È dubbio se possa considerarsi come un’alienazione (eventuale e indiretta) la concessione d’ipoteca e la costituzione in pegno. Parrebbe, però, si debba accedere alla soluzione negativa, anche senza affrontare la questione se la costituzione di un diritto reale di garanzia possa considerarsi come alienazione (eventuale e indiretta), per la seguente considerazione: la legge non considera oggettivamente ed esclusivamente il fatto dell’alienazione (del quale, quindi, l’interprete debba limitarsi a determinare i limiti e a fissare l’ambito), ma considera l'alienazione come fatto concludente dal quale si deve dedurre l’esistenza di una volontà di revoca del testatore; ora, se il testatore costituisce un pegno o dà ipoteca sulla cosa legata, non vuole certo alienarla, ma soltanto concedere una garanzia al suo creditore, il quale potrà far vendere la cosa vincolata, solo se il credito non venga soddisfatto, e coattivamente.

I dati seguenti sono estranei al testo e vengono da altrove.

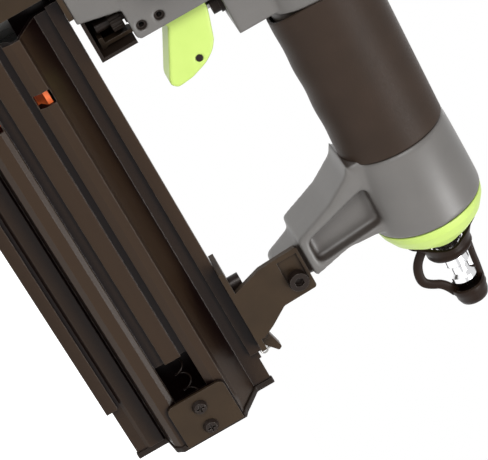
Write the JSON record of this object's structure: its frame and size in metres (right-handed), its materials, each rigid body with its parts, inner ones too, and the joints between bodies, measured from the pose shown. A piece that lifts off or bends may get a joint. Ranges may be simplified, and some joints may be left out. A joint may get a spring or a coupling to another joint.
{
  "type": "pneumatic brad nailer",
  "caption": "Pneumatic brad nailer with an upright barrel, rubber-sleeved handle, finger trigger, rear leg, air plug and a long side-loading magazine below the handle.",
  "frame": {"origin": "middle of the work contact's foot, on the drive axis, in the plane that rests on the work", "axes": "+Z opposite to the driving direction, +X rearward along the handle and magazine, -Y the tool's left side"},
  "size_m": [0.2742, 0.066, 0.2391],
  "materials": {
    "cast_grey": "satin cast body",
    "cap_grey": "satin cast cap",
    "rubber_black": "matt",
    "grip_rubber": "soft matt",
    "lime": "moulded, lightly textured",
    "orange": "moulded",
    "black_extrusion": "satin anodised",
    "black_steel": "satin blackened sheet",
    "black_plastic": "moulded",
    "steel": "ground",
    "chrome": "polished",
    "alloy": "machined",
    "white_plastic": "moulded",
    "screw_black": "black oxide"
  },
  "bodies": {
    "root": {"body_housing": "cast_grey", "cap_gasket": "rubber_black", "cylinder_cap": "cap_grey", "cap_screws": "screw_black", "deflector_screw": "screw_black", "cylinder_sleeve": "alloy", "bumper": "rubber_black", "head_valve_spring": "steel", "grip_sleeve": "grip_rubber", "end_cap": "lime", "end_cap_seal": "rubber_black", "air_plug": "chrome", "dust_cover": "rubber_black", "trigger_pin": "screw_black", "lug_pin": "screw_black", "valve_body": "black_plastic", "valve_spring": "steel", "depth_stud": "steel", "adjuster_shroud": "black_plastic", "nose_guide": "black_steel", "rail_front_screws": "screw_black", "nose_plate": "black_steel", "nose_screws": "screw_black", "contact_spring": "steel", "magazine_rail": "black_extrusion", "magazine_bracket": "black_steel", "leg_screw": "screw_black", "rail_screw": "screw_black", "latch_pin": "screw_black"},
    "deflector": {"exhaust_deflector": "black_plastic"},
    "piston": {"piston_driver": "steel", "piston_ring": "rubber_black"},
    "main_valve": {"head_valve": "white_plastic"},
    "trigger": {"trigger": "lime", "trip_lever_pin": "screw_black"},
    "trip": {"trip_lever": "steel"},
    "stem": {"valve_stem": "steel"},
    "adjuster": {"depth_wheel": "black_plastic"},
    "contact": {"work_contact": "black_steel", "no_mar_tip": "rubber_black"},
    "cover": {"magazine_cover": "black_extrusion", "cover_end_cap": "black_plastic", "cover_end_plate": "black_steel", "end_plate_screws": "screw_black", "pusher_spring": "steel"},
    "pusher": {"nail_pusher": "steel", "level_indicator": "orange"},
    "latch": {"latch_lever": "black_steel", "latch_bail": "steel"}
  },
  "joints": [
    {"name": "trigger_pull", "type": "hinge", "parent": "root", "child": "trigger", "pos_m": [0.0406, 0, 0.1213], "axis": [0, -1, 0], "range_deg": [0, 8], "stiffness_Nm_per_rad": 0.6, "springref_deg": -5.73},
    {"name": "trip_lever_tilt", "type": "hinge", "parent": "trigger", "child": "trip", "pos_m": [0.0682, 0, 0.127], "axis": [0, 1, 0], "range_deg": [0, 11.6]},
    {"name": "valve_stem_slide", "type": "slide", "parent": "root", "child": "stem", "axis": [0, 0, 1], "range_m": [0, 0.0021], "deforming": ["valve_spring"]},
    {"name": "contact_press", "type": "slide", "parent": "root", "child": "contact", "axis": [0, 0, 1], "range_m": [0, 0.0048], "stiffness_N_per_m": 1500, "springref_m": -0.04, "deforming": ["contact_spring"]},
    {"name": "depth_wheel_turn", "type": "hinge", "parent": "root", "child": "adjuster", "pos_m": [0.0366, 0, 0.105], "axis": [0, 0, 1], "continuous": true},
    {"name": "piston_stroke", "type": "slide", "parent": "root", "child": "piston", "axis": [0, 0, -1], "range_m": [0, 0.072]},
    {"name": "head_valve_lift", "type": "slide", "parent": "root", "child": "main_valve", "axis": [0, 0, 1], "range_m": [0, 0.004], "stiffness_N_per_m": 400, "springref_m": -0.003, "deforming": ["head_valve_spring"]},
    {"name": "deflector_turn", "type": "hinge", "parent": "root", "child": "deflector", "pos_m": [0, 0, 0.233], "axis": [0, 0, 1], "continuous": true},
    {"name": "cover_slide", "type": "slide", "parent": "root", "child": "cover", "axis": [1, 0, 0], "range_m": [0, 0.15]},
    {"name": "pusher_slide", "type": "slide", "parent": "cover", "child": "pusher", "axis": [1, 0, 0], "range_m": [0, 0.148], "stiffness_N_per_m": 15, "springref_m": -0.06, "deforming": ["pusher_spring"]},
    {"name": "latch_lift", "type": "hinge", "parent": "root", "child": "latch", "pos_m": [0.1995, 0, 0.0934], "axis": [0, -1, 0], "range_deg": [0, 20], "stiffness_Nm_per_rad": 0.03, "springref_deg": -22.92}
  ],
  "couplings": [
    {"joint": "valve_stem_slide", "follows": "trigger_pull", "m_per_rad": 0.0143},
    {"joint": "trip_lever_tilt", "follows": "contact_press", "rad_per_m": 42}
  ]
}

Ora, è noto che può considerarsi come revoca soltanto l’alienazione volontaria della cosa legata (l’alienazione che faccia il testatore, a sensi dell’art. 686), non già il trasferimento coattivo di essa.

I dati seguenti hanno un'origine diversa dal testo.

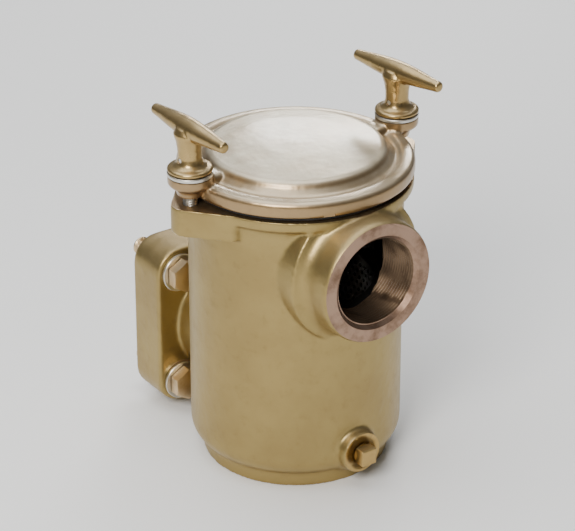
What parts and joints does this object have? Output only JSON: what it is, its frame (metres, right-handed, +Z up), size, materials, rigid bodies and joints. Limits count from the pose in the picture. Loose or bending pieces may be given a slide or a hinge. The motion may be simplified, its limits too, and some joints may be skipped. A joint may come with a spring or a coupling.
{
  "type": "basket strainer",
  "caption": "Cast bronze basket strainer: round pot with a T-handle screwed cover, threaded side inlet, square bolted outlet flange and lift-out perforated basket.",
  "frame": {"origin": "centre of the pot's flat foot, on the pot's axis", "axes": "+Z up along the pot's axis; -Y out of the threaded inlet; +Y out of the outlet flange, towards the pump; the two hand screws stand at +X and -X"},
  "size_m": [0.1843, 0.21, 0.2485],
  "materials": {
    "body_bronze": "satin",
    "cover_bronze": "matte",
    "handle_bronze": "satin",
    "plug_bronze": "satin",
    "screw_bronze": "satin",
    "stainless": "satin",
    "basket_steel": "satin",
    "gasket_rubber": "matte"
  },
  "bodies": {
    "root": {"strainer_body": "body_bronze", "cover_gasket": "gasket_rubber", "drain_plug": "plug_bronze", "outlet_gasket": "gasket_rubber", "flange_screw_low_left": "screw_bronze", "flange_screw_high_left": "screw_bronze", "flange_screw_low_right": "screw_bronze", "flange_screw_high_right": "screw_bronze", "flange_washer_low_left": "stainless", "flange_washer_high_left": "stainless", "flange_washer_low_right": "stainless", "flange_washer_high_right": "stainless"},
    "cover": {"cover": "cover_bronze"},
    "left_washer": {"left_thrust_washer": "stainless"},
    "left_screw": {"left_t_handle": "handle_bronze", "left_stud": "stainless", "left_stud_pin": "stainless"},
    "right_washer": {"right_thrust_washer": "stainless"},
    "right_screw": {"right_t_handle": "handle_bronze", "right_stud": "stainless", "right_stud_pin": "stainless"},
    "basket": {"basket_rim": "basket_steel", "basket_screen": "basket_steel", "basket_bottom": "basket_steel", "bail_tab_left": "basket_steel", "bail_tab_right": "basket_steel"},
    "bail": {"basket_bail": "basket_steel"}
  },
  "joints": [
    {"name": "cover_lift", "type": "slide", "parent": "root", "child": "cover", "axis": [0, 0, 1], "range_m": [0, 0.5]},
    {"name": "left_screw_rise", "type": "slide", "parent": "cover", "child": "left_washer", "axis": [0, 0, 1], "range_m": [0, 0.00992]},
    {"name": "left_screw_spin", "type": "hinge", "parent": "left_washer", "child": "left_screw", "pos_m": [-0.078, 0, 0.22], "axis": [0, 0, 1], "range_deg": [0, 2251]},
    {"name": "right_screw_rise", "type": "slide", "parent": "cover", "child": "right_washer", "axis": [0, 0, 1], "range_m": [0, 0.00992]},
    {"name": "right_screw_spin", "type": "hinge", "parent": "right_washer", "child": "right_screw", "pos_m": [0.078, 0, 0.22], "axis": [0, 0, 1], "range_deg": [0, 2251]},
    {"name": "basket_lift", "type": "slide", "parent": "root", "child": "basket", "axis": [0, 0, 1], "range_m": [0, 0.301]},
    {"name": "bail_swing", "type": "hinge", "parent": "basket", "child": "bail", "pos_m": [0, 0, 0.1245], "axis": [1, 0, 0], "range_deg": [0, 175]}
  ],
  "couplings": [
    {"joint": "left_screw_spin", "follows": "left_screw_rise", "rad_per_m": 3957.9},
    {"joint": "right_screw_spin", "follows": "right_screw_rise", "rad_per_m": 3957.9},
    {"joint": "basket_lift", "follows": "cover_lift", "ratio": 0.6}
  ]
}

La costituzione di un diritto reale di godimento (servitù prediale, diritto di usufrutto, uso o abitazione) non può considerarsi certamente come alienazione, o per lo meno, non come alienazione totale, dal momento che essa lascia in vita il legato, col nuovo onere che si è venuto a costituire. Lo stesso dicasi per la costituzione di un diritto enfiteutico: il legato sarà ridotto al dominio diretto sulla cosa, anziché alla proprietà piena.

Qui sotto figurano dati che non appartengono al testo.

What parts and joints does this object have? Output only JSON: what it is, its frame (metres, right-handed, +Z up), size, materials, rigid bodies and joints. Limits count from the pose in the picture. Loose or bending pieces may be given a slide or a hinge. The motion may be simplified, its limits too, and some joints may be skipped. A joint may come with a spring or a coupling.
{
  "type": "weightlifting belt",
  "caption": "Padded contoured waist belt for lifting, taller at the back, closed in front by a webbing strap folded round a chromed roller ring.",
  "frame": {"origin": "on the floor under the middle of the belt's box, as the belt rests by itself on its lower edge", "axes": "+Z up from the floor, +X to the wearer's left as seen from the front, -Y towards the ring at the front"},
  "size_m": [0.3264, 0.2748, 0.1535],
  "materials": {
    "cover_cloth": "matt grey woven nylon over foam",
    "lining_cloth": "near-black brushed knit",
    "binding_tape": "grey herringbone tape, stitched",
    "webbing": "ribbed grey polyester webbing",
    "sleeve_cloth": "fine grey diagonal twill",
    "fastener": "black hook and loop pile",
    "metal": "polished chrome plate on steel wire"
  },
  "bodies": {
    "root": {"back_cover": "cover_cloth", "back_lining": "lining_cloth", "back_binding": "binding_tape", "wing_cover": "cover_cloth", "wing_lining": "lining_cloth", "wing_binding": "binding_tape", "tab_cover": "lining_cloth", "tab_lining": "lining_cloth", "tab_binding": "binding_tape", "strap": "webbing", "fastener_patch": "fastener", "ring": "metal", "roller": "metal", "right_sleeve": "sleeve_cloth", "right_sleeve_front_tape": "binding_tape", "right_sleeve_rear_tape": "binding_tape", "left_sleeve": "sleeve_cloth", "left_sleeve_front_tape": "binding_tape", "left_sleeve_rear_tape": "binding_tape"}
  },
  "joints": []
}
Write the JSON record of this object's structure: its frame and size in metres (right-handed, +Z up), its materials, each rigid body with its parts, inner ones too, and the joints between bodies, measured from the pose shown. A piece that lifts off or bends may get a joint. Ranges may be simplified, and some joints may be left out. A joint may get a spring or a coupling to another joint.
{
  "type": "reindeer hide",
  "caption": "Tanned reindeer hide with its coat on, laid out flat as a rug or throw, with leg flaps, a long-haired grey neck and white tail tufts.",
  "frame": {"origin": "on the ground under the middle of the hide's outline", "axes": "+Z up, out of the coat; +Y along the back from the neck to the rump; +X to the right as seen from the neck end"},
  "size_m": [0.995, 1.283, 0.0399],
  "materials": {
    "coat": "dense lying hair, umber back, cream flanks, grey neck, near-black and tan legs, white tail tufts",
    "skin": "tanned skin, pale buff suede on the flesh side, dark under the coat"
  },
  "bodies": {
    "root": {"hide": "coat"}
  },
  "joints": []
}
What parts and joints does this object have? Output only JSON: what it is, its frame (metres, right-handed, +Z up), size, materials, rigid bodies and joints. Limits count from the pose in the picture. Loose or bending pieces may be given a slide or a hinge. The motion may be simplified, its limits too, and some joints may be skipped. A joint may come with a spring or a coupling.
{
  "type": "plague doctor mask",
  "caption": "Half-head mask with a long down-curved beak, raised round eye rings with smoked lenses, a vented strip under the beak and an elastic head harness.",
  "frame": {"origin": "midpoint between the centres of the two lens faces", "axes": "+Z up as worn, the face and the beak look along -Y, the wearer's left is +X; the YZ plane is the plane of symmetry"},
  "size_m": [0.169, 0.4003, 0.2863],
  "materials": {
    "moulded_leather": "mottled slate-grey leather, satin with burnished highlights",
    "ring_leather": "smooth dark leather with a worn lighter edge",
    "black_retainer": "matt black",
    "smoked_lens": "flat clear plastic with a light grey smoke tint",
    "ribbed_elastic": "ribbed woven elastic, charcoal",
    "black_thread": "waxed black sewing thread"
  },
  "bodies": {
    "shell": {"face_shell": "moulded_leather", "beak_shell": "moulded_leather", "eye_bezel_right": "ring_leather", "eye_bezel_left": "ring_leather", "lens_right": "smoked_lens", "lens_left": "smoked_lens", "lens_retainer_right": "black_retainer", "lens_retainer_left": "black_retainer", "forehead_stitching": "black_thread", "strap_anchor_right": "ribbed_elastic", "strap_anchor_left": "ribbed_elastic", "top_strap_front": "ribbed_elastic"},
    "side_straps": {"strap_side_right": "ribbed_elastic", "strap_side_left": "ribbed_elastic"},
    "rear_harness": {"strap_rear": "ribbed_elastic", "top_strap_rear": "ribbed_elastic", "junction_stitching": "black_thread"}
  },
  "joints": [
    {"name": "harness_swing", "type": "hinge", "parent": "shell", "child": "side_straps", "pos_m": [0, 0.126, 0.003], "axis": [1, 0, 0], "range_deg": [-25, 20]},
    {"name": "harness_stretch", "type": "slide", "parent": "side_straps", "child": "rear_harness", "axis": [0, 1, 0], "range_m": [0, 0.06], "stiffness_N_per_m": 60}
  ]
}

Per quanto riguarda la revoca per trasformazione della cosa legata, l’art. 686 comma 2 riproduce fedelmente la disposizione contenuta nell’art. #892#, comma 2 del vecchio codice del 1865. È affidato al prudente arbitrio del giudice il decidere nei singoli casi concreti se si abbia una trasformazione sostanziale che possa lasciar presumere la volontà di revocare il legato.